Die NHK multipliziert mit der BGF ergibt den Gebäudenormalherstellungswert. Von diesem ist noch eine etwaige Alterswertminderung abzuziehen (§ 259 Abs. 4 Satz 2 bis 5 BewG). Die Alterswertminderung wird durch einen Prozentsatz berechnet, der sich aus dem Verhältnis des Gebäudealters am Bewertungsstichtag zur wirtschaftlichen Gesamtnutzungsdauer ergibt. Bei einer bestehenden Abbruchverpflichtung tritt an die Stelle der wirtschaftlichen Gesamtnutzungsdauer die tatsächliche Gesamtnutzungsdauer (Jahr der Abbruchverpflichtung abzüglich Baujahr des Gebäudes).

Die Alterswertminderung trägt dem Umstand Rechnung, dass Gebäude einer Substanzverringerung unterliegen, die mit zunehmendem Alter ansteigt. Um die Alterswertminderung zu berechnen, wird das Alter des Gebäudes am Bewertungsstichtag ins Verhältnis zur wirtschaftlichen Gesamtnutzungsdauer des Gebäudes nach Anlage 38 zum BewG gesetzt und mit dem Gebäudenormalherstellungswert multipliziert.

Die wirtschaftliche Gesamtnutzungsdauer ist dabei von der Grundstücks- und Gebäudeart abhängig. Sollte das zu bewertende Gebäude unter keine der in Anlage 38 aufgeführten Kategorien fallen, so ist die Gesamtnutzungsdauer einer vergleichbaren Gebäudeart zugrunde zu legen.

Im Sachwertverfahren wird von einem (fiktiv) späteren Baujahr ausgegangen, wenn das Gebäude einer Kernsanierung (Voraussetzungen s. o.) unterzogen wurde. In diesem Fall ermittelt sich das fiktive Baujahr aus Vereinfachungsgründen aus dem Jahr des Abschlusses der Kernsanierung abzüglich 10 % der einschlägigen wirtschaftlichen Gesamtnutzungsdauer des Gebäudes (z. B. Baujahr 1969 und Abschluss der Kernsanierung in 2010; reguläre wirtschaftliche Gesamtnutzungsdauer 60 Jahre; fiktives Baujahr = 2010 – (10 % x 60 Jahre) = 2004). Die Alterswertminderung darf aber maximal 70 % betragen, denn der Gesetzgeber unterstellt, dass auch ältere Gebäude, deren wirtschaftliche Gesamtnutzungsdauer bereits überschritten ist, die jedoch instand gehalten wurden, noch einen gewissen Wert besitzen. Diese Regelung gilt nicht, wenn für das Gebäude eine Abbruchverpflichtung besteht.
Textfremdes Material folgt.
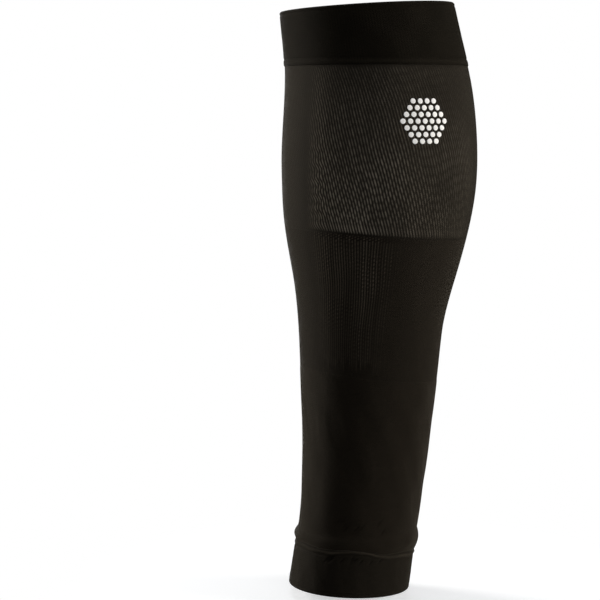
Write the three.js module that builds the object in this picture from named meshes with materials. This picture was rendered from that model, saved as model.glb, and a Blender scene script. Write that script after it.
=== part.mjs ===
// A knitted calf compression sleeve, in the form that it has when it is worn.
// Millimetres, +Z up. The shin faces -Y and the calf muscle faces +Y.
// The origin is the middle of the leg's hollow, at the widest level of the calf.
import * as THREE from "three";

// The form of the whole sleeve, measured outside.
const sleeveLength = 340; // hem to rim, at the sides of the leg
const calfDepth = 114; // shin to calf muscle, where the calf is widest
const calfWidth = 111; // side to side there
const ankleDepth = 70.5;
const ankleWidth = 63;
const ankleLean = 17; // the hem's middle lies this far in front of the calf's

// The knit.
const knitThickness = 1.2;
const bandThickness = 2.2; // a doubled welt
const cuffThickness = 2; // a doubled welt too

// The tube's panels: an open knit over the calf, a ribbed one below it, and a plain one above the ankle.
// They are knitted in one go, and their changes of stitch run lower behind the leg than at the shin.
const calfPanelHeight = 91.8; // at the shin
const calfPanelDrop = 7.3;
const ribPanelHeight = 81; // at the shin
const ribPanelDrop = 1.5; // beyond the calf panel's

// The band at the knee.
const bandHeight = 33.7;
const bandProud = 0.4; // how far its outer face stands out from the tube
const rimRise = 5.3; // the rim is this much higher at the calf than at the shin

// The cuff at the ankle, with the raised row of loops that links it to the tube.
const cuffHeight = 29; // at the shin
const hemDrop = 2.7; // the hem is this much lower behind the leg than at the shin
const cuffDrop = 5.8; // its top line is this much lower behind the leg
const cuffSunk = 0.2; // how far its outer face lies inside the tube's
const lineWave = 0.5; // the top line's waver, up and down
const lineWaves = 6; // around the leg
const beadHeight = 1.4;
const beadProud = 0.7; // beyond the cuff's own face

// The soft roll of the tube's knit over that row, up to a level line.
const rollHeight = 6.5; // at the shin
const rollProud = 1.3;

const seamGap = 0.3; // between neighbouring pieces

// Level sections of the leg, from the hem upwards. The height is a share of the sleeve's length, the lean a
// share of ankleLean, and the depth and width go from 0 at the ankle's size to 1 at the calf's. The last
// column is where the section is widest, as a share of its depth from the shin.
const sections = [
  { height: 0, lean: 1, depth: 0.04, width: 0.03, widest: 0.47 },
  { height: 0.06, lean: 0.835, depth: 0.028, width: 0.02, widest: 0.47 },
  { height: 0.11, lean: 0.68, depth: 0, width: 0, widest: 0.47 },
  { height: 0.18, lean: 0.525, depth: 0.035, width: 0.05, widest: 0.48 },
  { height: 0.28, lean: 0.4, depth: 0.13, width: 0.17, widest: 0.49 },
  { height: 0.39, lean: 0.31, depth: 0.25, width: 0.3, widest: 0.51 },
  { height: 0.475, lean: 0.26, depth: 0.35, width: 0.43, widest: 0.53 },
  { height: 0.54, lean: 0.145, depth: 0.55, width: 0.61, widest: 0.55 },
  { height: 0.595, lean: 0.1, depth: 0.75, width: 0.78, widest: 0.56 },
  { height: 0.65, lean: 0.055, depth: 0.91, width: 0.905, widest: 0.57 },
  { height: 0.7, lean: 0, depth: 0.98, width: 0.975, widest: 0.57 },
  { height: 0.75, lean: 0, depth: 1, width: 1, widest: 0.57 },
  { height: 0.805, lean: 0, depth: 0.955, width: 0.96, widest: 0.56 },
  { height: 0.86, lean: 0.03, depth: 0.88, width: 0.89, widest: 0.55 },
  { height: 0.91, lean: 0.135, depth: 0.795, width: 0.82, widest: 0.54 },
  { height: 0.96, lean: 0.315, depth: 0.735, width: 0.77, widest: 0.53 },
  { height: 1.02, lean: 0.49, depth: 0.67, width: 0.72, widest: 0.52 },
];
const columns = ["lean", "depth", "width", "widest"];

const sides = 72;
const bandRows = 4;
const calfRows = 7;
const ribRows = 5;
const ankleRows = 6;
const cuffRows = 3;
const roundSteps = 4;

const { lerp } = THREE.MathUtils;

const sectionCurve = new THREE.CubicInterpolant(
  sections.map((section) => section.height),
  sections.flatMap((section) => columns.map((column) => section[column])),
  columns.length,
);

// The point of the sleeve's face at a turn from the shin, a height over the hem and a depth into the knit.
function facePoint(turn, height, inset) {
  const [lean, depthShare, widthShare, widest] = sectionCurve.evaluate(height / sleeveLength);
  const depth = lerp(ankleDepth, calfDepth, depthShare);
  const width = lerp(ankleWidth, calfWidth, widthShare);
  const widestPlace = depth * (widest - 0.5) - ankleLean * lean;
  const reach = Math.cos(turn) > 0 ? depth * widest : depth * (1 - widest);
  const x = (width / 2 - inset) * Math.sin(turn);
  const y = widestPlace - (reach - inset) * Math.cos(turn);
  return new THREE.Vector3(x, y, height);
}

// The lines around the leg that the pieces reach, as heights over the hem.
const fromShin = (turn) => (1 - Math.cos(turn)) / 2; // 0 at the shin, 1 behind the leg
const hemLine = (turn) => hemDrop * (0.5 - fromShin(turn));
const rollLine = () => cuffHeight + rollHeight;
const ribLine = (turn) => calfLine(turn) - ribPanelHeight - ribPanelDrop * fromShin(turn);
const calfLine = (turn) => bandLine() - calfPanelHeight - calfPanelDrop * fromShin(turn);
const bandLine = () => sleeveLength - bandHeight;
const rimLine = (turn) => sleeveLength + rimRise * (fromShin(turn) - 0.5);

function cuffLine(turn) {
  const drop = cuffDrop * fromShin(turn) ** 2;
  return cuffHeight - drop - lineWave * Math.cos(lineWaves * turn);
}

// A corner of a wall's profile: its height in the wall's list of lines, where 0.5 is midway between the first
// two, a rise in millimetres, an inset from the leg's section, and the even rows from it to the next corner.
const corner = (line, up, inset, rows = 1) => ({ line, up, inset, rows });

// The closed profile through these corners.
function withRows(corners) {
  return corners.flatMap((from, i) => {
    const to = corners[(i + 1) % corners.length];
    return Array.from({ length: from.rows }, (_, row) => {
      const mix = (key) => lerp(from[key], to[key], row / from.rows);
      return corner(mix("line"), mix("up"), mix("inset"));
    });
  });
}

// A half round edge as thick as the wall, above a line from the outer face over to the inner one, or under it
// from the inner face to the outer one, with the rows from its last corner to the next.
function roundEdge(line, upwards, outerInset, thickness, rows) {
  const radius = thickness / 2;
  return Array.from({ length: roundSteps + 1 }, (_, step) => {
    const angle = (Math.PI * step) / roundSteps;
    const inset = outerInset + radius - radius * Math.cos(angle) * upwards;
    const up = upwards * (radius * Math.sin(angle) - radius);
    return corner(line, up, inset, step === roundSteps ? rows : 1);
  });
}

// A rounded ridge up the outer face, between two heights in the list of lines.
function ridge(fromLine, toLine, fromUp, inset, proud) {
  return Array.from({ length: roundSteps + 1 }, (_, step) => {
    const angle = (Math.PI * step) / roundSteps;
    const share = (1 - Math.cos(angle)) / 2;
    return corner(lerp(fromLine, toLine, share), lerp(fromUp, 0, share), inset - proud * Math.sin(angle));
  });
}

// One wall around the leg: its closed profile is turned as on a lathe, then set on the leg's sections.
function wallAroundLeg(name, corners, lines, material) {
  const profile = withRows(corners);
  const closed = [...profile, profile[0]];
  const turned = closed.map(({ line, up, inset }) => new THREE.Vector2(calfWidth / 2 - inset, line + up));
  const geometry = new THREE.LatheGeometry(turned, sides);
  const position = geometry.getAttribute("position");
  for (let i = 0; i < position.count; i++) {
    const turn = (2 * Math.PI * Math.floor(i / closed.length)) / sides;
    const { line, up, inset } = closed[i % closed.length];
    const lower = Math.min(Math.floor(line), lines.length - 2);
    const height = lerp(lines[lower](turn), lines[lower + 1](turn), line - lower) + up;
    const point = facePoint(turn, height, inset);
    position.setXYZ(i, point.x, point.y, point.z);
  }
  geometry.computeVertexNormals();
  const mesh = new THREE.Mesh(geometry, material);
  mesh.name = name;
  return mesh;
}

const weltKnit = new THREE.MeshStandardMaterial({ color: 0x151412, roughness: 0.85, metalness: 0 });
const tubeKnit = new THREE.MeshStandardMaterial({ color: 0x1e1b17, roughness: 0.9, metalness: 0 });

// The doubled welt at the knee, folded over at the rim.
function kneeBand() {
  const outer = -bandProud;
  const inner = outer + bandThickness;
  const lowerLine = (turn) => bandLine(turn) + seamGap / 2;
  const rim = roundEdge(1, 1, outer, bandThickness, bandRows);
  const corners = [corner(0, 0, outer, bandRows), ...rim, corner(0, 0, inner)];
  return wallAroundLeg("knee_band", corners, [lowerLine, rimLine], weltKnit);
}

// A single layer of knit between two lines, a seam gap clear of both.
function panel(name, lowerLine, upperLine, rows) {
  const lines = [(turn) => lowerLine(turn) + seamGap / 2, (turn) => upperLine(turn) - seamGap / 2];
  const outerFace = [corner(0, 0, 0, rows), corner(1, 0, 0)];
  const innerFace = [corner(1, 0, knitThickness, rows), corner(0, 0, knitThickness)];
  return wallAroundLeg(name, [...outerFace, ...innerFace], lines, tubeKnit);
}

// The plain panel above the ankle, with the roll at its lower end.
function anklePanel() {
  const lowerLine = (turn) => cuffLine(turn) + seamGap / 2;
  const upperLine = (turn) => ribLine(turn) - seamGap / 2;
  const roll = ridge(0, 1, 0, 0, rollProud).slice(0, -1);
  const outerFace = [...roll, corner(1, 0, 0, ankleRows), corner(2, 0, 0)];
  const innerFace = [
    corner(2, 0, knitThickness, ankleRows),
    corner(1, 0, knitThickness),
    corner(0, 0, knitThickness),
  ];
  const lines = [lowerLine, rollLine, upperLine];
  return wallAroundLeg("ankle_panel", [...outerFace, ...innerFace], lines, tubeKnit);
}

// The doubled welt at the ankle, with the raised linking row along its top and a round fold at the hem.
function ankleCuff() {
  const outer = cuffSunk;
  const upperLine = (turn) => cuffLine(turn) - seamGap / 2;
  const hem = roundEdge(0, -1, outer, cuffThickness, cuffRows);
  const bead = ridge(1, 1, -beadHeight, outer, beadProud);
  const corners = [...hem, ...bead, corner(1, 0, outer + cuffThickness, cuffRows)];
  return wallAroundLeg("ankle_cuff", corners, [hemLine, upperLine], weltKnit);
}

const sleeve = new THREE.Group();
sleeve.add(
  kneeBand(),
  panel("calf_panel", calfLine, bandLine, calfRows),
  panel("rib_panel", ribLine, calfLine, ribRows),
  anklePanel(),
  ankleCuff(),
);
const widestSection = sections.reduce((a, b) => (b.depth > a.depth ? b : a));
sleeve.position.z = -widestSection.height * sleeveLength;

export default sleeve;
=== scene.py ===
"""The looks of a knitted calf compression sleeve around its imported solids. Metres, +Z up, shin towards -Y."""
import math

import bpy
import numpy as np
from mathutils import Matrix, Vector
from mathutils.bvhtree import BVHTree


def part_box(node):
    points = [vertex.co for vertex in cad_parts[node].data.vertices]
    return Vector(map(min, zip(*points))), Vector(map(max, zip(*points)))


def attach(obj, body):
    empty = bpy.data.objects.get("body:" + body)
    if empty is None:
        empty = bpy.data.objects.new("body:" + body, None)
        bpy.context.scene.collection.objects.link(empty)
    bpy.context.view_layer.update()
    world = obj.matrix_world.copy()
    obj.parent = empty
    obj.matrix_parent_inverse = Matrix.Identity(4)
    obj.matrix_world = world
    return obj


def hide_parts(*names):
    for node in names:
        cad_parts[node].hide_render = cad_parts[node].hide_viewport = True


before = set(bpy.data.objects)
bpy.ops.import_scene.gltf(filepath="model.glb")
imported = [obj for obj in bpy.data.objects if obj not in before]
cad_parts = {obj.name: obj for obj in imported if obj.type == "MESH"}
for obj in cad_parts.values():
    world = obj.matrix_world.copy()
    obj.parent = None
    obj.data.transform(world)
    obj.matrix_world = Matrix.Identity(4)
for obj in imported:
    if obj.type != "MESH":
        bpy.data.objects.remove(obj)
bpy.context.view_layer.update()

MM = 0.001
FULL_TURN = 2 * math.pi

# How the pieces lie on the tube's face, as in the solids
KNIT_THICKNESS = 1.2 * MM
BAND_THICKNESS = 2.2 * MM
BAND_PROUD = 0.4 * MM
CUFF_THICKNESS = 2.0 * MM
CUFF_SUNK = 0.2 * MM
ROLL_HEIGHT = 6.5 * MM
ROLL_PROUD = 1.3 * MM
BEAD_HEIGHT = 1.4 * MM
BEAD_PROUD = 0.5 * MM
CUFF_DROP = 5.8 * MM
LINE_WAVE = 0.5 * MM
LINE_WAVES = 6
HALF_SOLIDS_GAP = 0.15 * MM

# How the pieces meet here: the joints slope down inwards, and a row beside each edge holds the shading
SEAM_GAP = 0.04 * MM
JOINT_SLOPE = 0.6
EDGE_ROW = 0.04 * MM

# The knit: a ridge runs along the middle of each wale
WALES = 200
COLUMNS_PER_WALE = 4
COLUMNS = WALES * COLUMNS_PER_WALE
COURSE = 1.05 * MM
COLUMN = np.arange(COLUMNS)
WALE = (COLUMN + COLUMNS_PER_WALE // 2) // COLUMNS_PER_WALE % WALES
RIDGE = 0.5 + 0.5 * np.cos(FULL_TURN * COLUMN / COLUMNS_PER_WALE)


# The leg's form, read from the solids

LEVEL_STEP = 2 * MM
RAYS = 180
RAY_START = 0.2
LEAST_RADIUS = 0.012
HARMONICS = 12
FINE_PER_RAY = 8
SMOOTHING = 6 * MM
GRID_COLUMNS = 256
GRID_MARGIN = 6 * MM
HEM_ROUNDING = 3 * MM
RIM_ROUNDING = 7 * MM
ROLL_ZONE = (20 * MM, 39 * MM)
MIDDLE_ROOM = 1 * MM


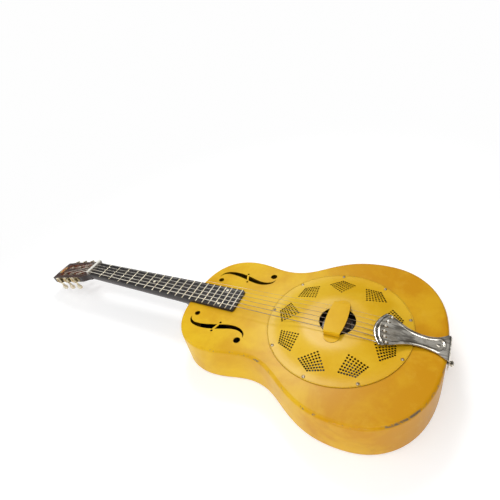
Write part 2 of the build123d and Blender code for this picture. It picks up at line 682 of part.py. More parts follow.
def neck_section(x, half_width, depth):
    """The neck cut across at x: flat under the board, round below."""
    edge = (x, half_width, TOP_Z)
    other = (x, -half_width, TOP_Z)
    below = Spline(edge, (x, 0, TOP_Z - depth), other, tangents=[(0, 0, -1), (0, 0, 1)])
    return make_face([below, Line(edge, other)])


def heel_section(z):
    """The heel cut level at z: it grows out of the neck's underside and narrows towards the back."""
    low = TOP_Z - HEEL_DEPTH
    part = (z - low) / (TOP_Z - low)
    reach = HEEL_REACH[0] + (HEEL_REACH[1] - HEEL_REACH[0]) * part ** 3
    half_width = HEEL_HALF_WIDTH[0] + (HEEL_HALF_WIDTH[1] - HEEL_HALF_WIDTH[0]) * part
    back = BODY_FRONT_X + 6
    edge = (back, half_width, z)
    other = (back, -half_width, z)
    front = Spline(edge, (BODY_FRONT_X - reach, 0, z), other, tangents=[(-1, 0, 0), (1, 0, 0)])
    return make_face([front, Line(edge, other)])


def head_plan():
    """The headstock's face: it widens from the nut and ends square."""
    start = NUT_HALF_WIDTH + 0.4
    wide = HEAD_HALF_WIDTH
    tip = HEAD_LENGTH
    inner = HEAD_CORNER * (1 - math.sqrt(0.5))
    side = Spline((-4, start), (6, start + 0.6), (HEAD_SHOULDER - 10, wide - 0.5), (HEAD_SHOULDER, wide),
                  tangents=[(1, 0), (1, 0)])
    edge = Line((HEAD_SHOULDER, wide), (tip - HEAD_CORNER, wide))
    corner = ThreePointArc((tip - HEAD_CORNER, wide), (tip - inner, wide - inner), (tip, wide - HEAD_CORNER))
    half = [side, edge, corner]
    crown = ThreePointArc((tip, wide - HEAD_CORNER), (tip + HEAD_CROWN, 0), (tip, HEAD_CORNER - wide))
    foot = Line((-4, start), (-4, -start))
    return make_face(half + [mirror(curve, about=Plane.XZ) for curve in half] + [crown, foot])


def tuner_places():
    """String number, distance along the headstock and side (1 bass, -1 treble) of each tuner."""
    places = []
    for number in STRINGS:
        bass = number > 3
        rank = 6 - number if bass else number - 1
        places.append((number, FIRST_TUNER + TUNER_SPACING * rank, 1 if bass else -1))
    return places


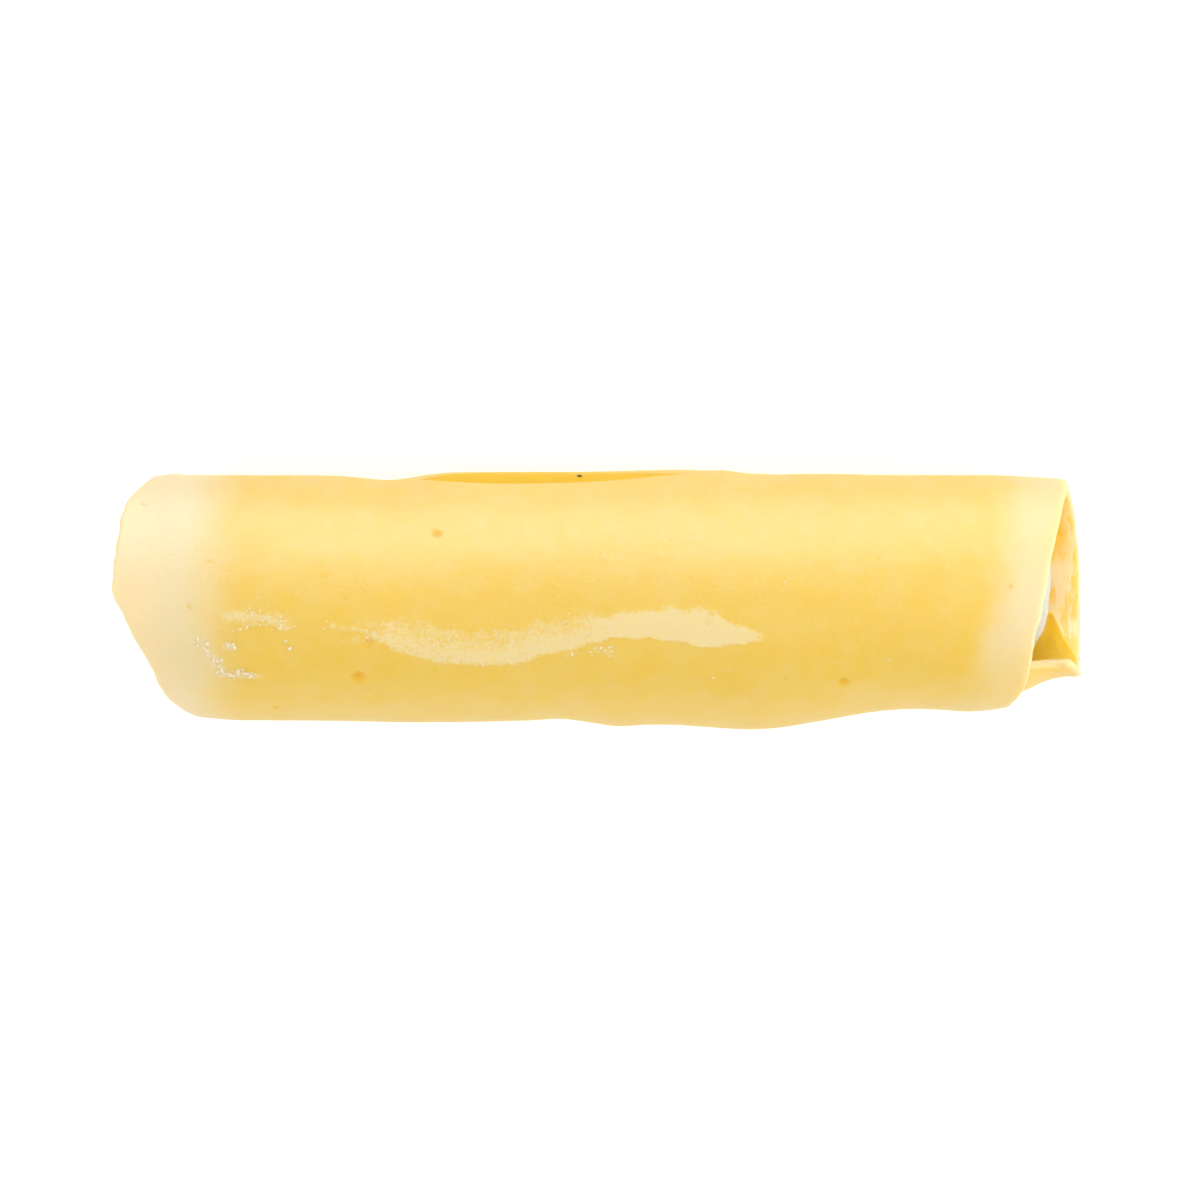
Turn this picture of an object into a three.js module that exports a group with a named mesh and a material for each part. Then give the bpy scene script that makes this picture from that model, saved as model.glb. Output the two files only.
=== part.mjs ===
// One cannellone: a sheet of fresh egg pasta rolled one and two thirds times round a core of soft white cheese.
// Millimetres and degrees. The roll lies along X on its flattened underside at z = 0, +Z is up, and the loose
// edge of the sheet ends high on the +Y side. The origin is the middle of the footprint.
import * as THREE from "three";

// Driving dimensions
const rollLength = 104;
const farHalfWidth = 13.6; // from the axis to the +Y side, where the seam is
const nearHalfWidth = 13.1; // from the axis to the -Y side
const rollHeight = 24.2;
const widestHeight = 11.3; // height of the widest line of the section
const settling = 0.8; // how much of the section the soft roll presses flat
const sheetThickness = 1.1;
const turnGap = 0.4; // free space between one turn of the sheet and the next
const coreGap = 0.5; // free space between the sheet and the cheese core

// How the sheet is wound. Turn angle 0 is the loose outer edge, and the angle grows inwards.
const totalTurn = 606;
const sinkFrom = 330; // the outer turn starts to sink under the loose edge here
const looseEdgeAngle = 7; // section angle of the loose edge over most of the roll, above the +Y side
const seamReach = 80; // turn angle over which the sheet follows the open stretch of its loose edge
const slantReach = 170; // turn angle over which it follows the slanting cut of its inner edge

// The cheese core stops short of both mouths. Its right end leans with the slanting cut of the outer turn.
const coreLeft = -43.5;
const coreRight = 48.4;
const domeLength = 7.5;
const domeFlatness = 2.6; // power of the domes' curve: 2 is round, more is flatter
const rightLean = { by: 0.1, from: 25 }; // millimetres along X for each one along Y, beyond this station
const coreStep = { after: 4, over: 26 }; // degrees past the inner edge over which the core fills out

// Resolution
const turnSteps = 80;
const lengthSteps = 26;
const endCrowding = 0.35; // how much closer together the stations lie near the ends
const coreTurnSteps = 28;
const coreLengthSteps = 20;

const turnPitch = sheetThickness + turnGap;
const halfLength = rollLength / 2;
const innerEdgeTurn = totalTurn - 360;

const blendStep = (from, to, value) => {
  const t = THREE.MathUtils.clamp((value - from) / (to - from), 0, 1);
  return t * t * (3 - 2 * t);
};

// Size of the roll at station x: a base with swells (+) and pinches (-) along it, and tapers towards the ends, which
// are empty of cheese and droop.
function profile(x, { base, swells, tapers }) {
  const swollen = swells.reduce((size, one) => size + one.by * Math.exp(-(((x - one.at) / one.spread) ** 2)), base);
  return tapers.reduce((size, one) => size + one.by * blendStep(one.from, one.to, x), swollen);
}
const farSide = {
  base: farHalfWidth,
  swells: [
    { at: -22.5, spread: 4, by: -0.5 },
    { at: 9, spread: 7, by: 0.4 },
    { at: 24, spread: 5, by: 0.15 },
  ],
  tapers: [
    { from: 41, to: 52, by: -0.45 },
    { from: -42, to: -52, by: -0.25 },
  ],
};
const nearSide = {
  base: nearHalfWidth,
  swells: [
    { at: -19, spread: 9, by: 0.25 },
    { at: 2.5, spread: 5, by: 0.4 },
    { at: 16, spread: 9, by: 0.9 },
    { at: 34, spread: 9, by: -1.2 },
  ],
  tapers: [
    { from: 38, to: 53, by: -2.9 },
    { from: -38, to: -50, by: -0.9 },
  ],
};
const topSide = {
  base: rollHeight,
  swells: [
    { at: -30, spread: 12, by: 0.5 },
    { at: -8, spread: 8, by: -0.3 },
    { at: 16, spread: 12, by: 0.5 },
    { at: 34, spread: 8, by: -0.4 },
  ],
  tapers: [
    { from: 32, to: 52, by: -2.4 },
    { from: -34, to: -52, by: -2.2 },
  ],
};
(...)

Im Ergebnis erhält man somit den Gebäudesachwert.

[2] A 259.2 Abs. 2 AEBewGrSt enthält bereits eine Erweiterung der Gebäudearten mit Zuordnung zu der jeweils vergleichbaren Gebäudeart aus Anlage 42.
[3] BMF, Schreiben v. 11.2.20222, IV C 7-S 3266/22/10001:001.